For the TWA 800 animation, a high quality model of the airplane was brought into Vis Lab and texture mapping was used to add identifying information to the model. A very accurate terrain map of Long Island was obtained from another government agency and that model was also brought into Vis Lab. Time of day and weather conditions helped round out the environment that was used to simulate the flight.

Once the animation data was imported into Vis Lab, it was possible to visualize how the accident occurred. The next step was to determine the best camera positions to use. In this case, the animation was created as a kind of "picture in picture" display, with a long range view showing the whole area and a close-up of the airplane itself positioned in the upper right hand corner. Text information was also incorporated into the animation to illustrate some key parameters.

Vis Lab is also capable of adding special effects to animations that enhance their realism, but this isn't the goal at the NTSB. "We could do a Steven Spielberg kind of thing," comments Ellingstad, "but we try to keep it as close to the empirical data as we can." This doesn't mean all the special effects tools are ignored, however. In the TWA animation, smoke, fire and vapor trails are used to help understand how the events developed.

The last consideration is how much to show of an event. Usually, explains Ellingstad, "we bring an animation up to the event and then it ends. In this particular case, it was important for scientific reasons to go beyond the point of the airplane exploding. We needed to account for the parts getting down to the water."

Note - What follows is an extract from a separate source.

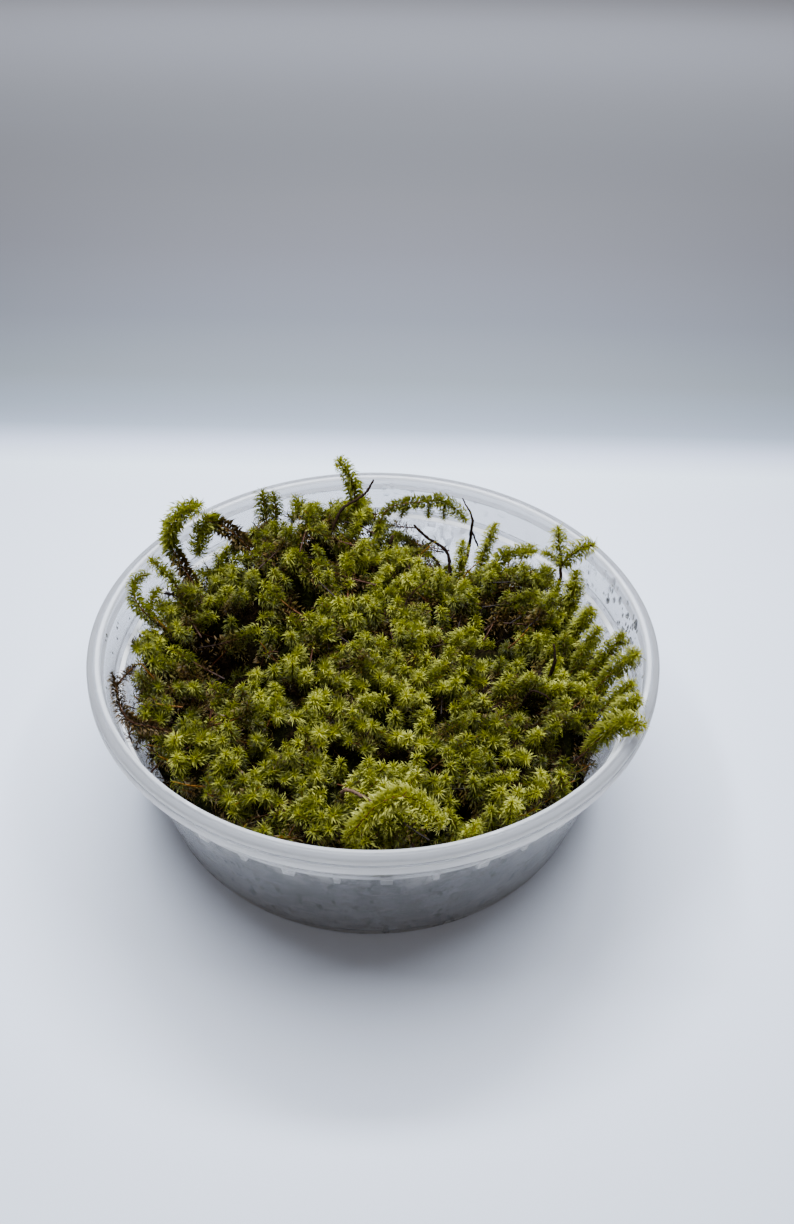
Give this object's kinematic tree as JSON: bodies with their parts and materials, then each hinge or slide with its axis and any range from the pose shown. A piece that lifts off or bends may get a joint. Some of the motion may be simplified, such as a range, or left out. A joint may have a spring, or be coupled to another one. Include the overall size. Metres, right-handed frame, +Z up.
{
  "type": "moss clump in a round tub",
  "caption": "Tangled clump of leafy green moss filling a low translucent round tub, with loose shoots and twigs reaching over the rim.",
  "frame": {"origin": "centre of the tub's foot, on the surface it stands on", "axes": "+Z up out of the tub, -Y towards the viewer's side of the clump, +X to the viewer's right"},
  "size_m": [0.117, 0.117, 0.054],
  "materials": {
    "tub": "frosted translucent polypropylene",
    "moss": "soft damp leaves",
    "moss_dark": "shaded olive leaves",
    "moss_pale": "pale new leaves",
    "dead_moss": "dry brown leaves",
    "stem": "dark bare stem"
  },
  "bodies": {
    "root": {"tub": "tub", "moss_mat": "moss", "shoot_left_arch": "moss", "shoot_left_leg": "moss_dark", "shoot_left_low": "moss", "shoot_left_hook": "moss", "tuft_back_left": "moss_dark", "shoot_back_spike": "moss", "twig_back_thin": "stem", "shoot_back_level": "moss", "twig_back_dark": "stem", "stem_back_low": "stem", "stem_back_high": "stem", "shoot_back_short": "moss", "shoot_back_right": "moss", "shoot_right_reach": "moss", "branch_right": "moss", "shoot_right_hanging": "moss", "shoot_right_low": "moss", "shoot_right_edge": "moss", "shoot_rim_back": "moss", "shoot_rim_high": "moss", "shoot_rim_middle": "moss", "shoot_rim_low": "moss", "shoot_rim_front": "moss", "shoot_dead_left": "dead_moss", "twig_front_dry": "stem", "twig_arc_thin": "stem", "stem_centre_dark": "stem", "shoot_pale_arch": "moss_pale"}
  },
  "joints": []
}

As we go to press, a QuickTime movie of the accident recreation is available on the NTSB Web Site. If you'd like to view it, point your browser to http://www.ntsb.gov//events/twa800/gallery.htm. At this site, you'll be able to view not only this animation, but also another computer simulation and a number of graphics related to the accident. The amount of work that went into this project is incredible and the results are amazing. At the National Transportation Safety Board, that's no accident.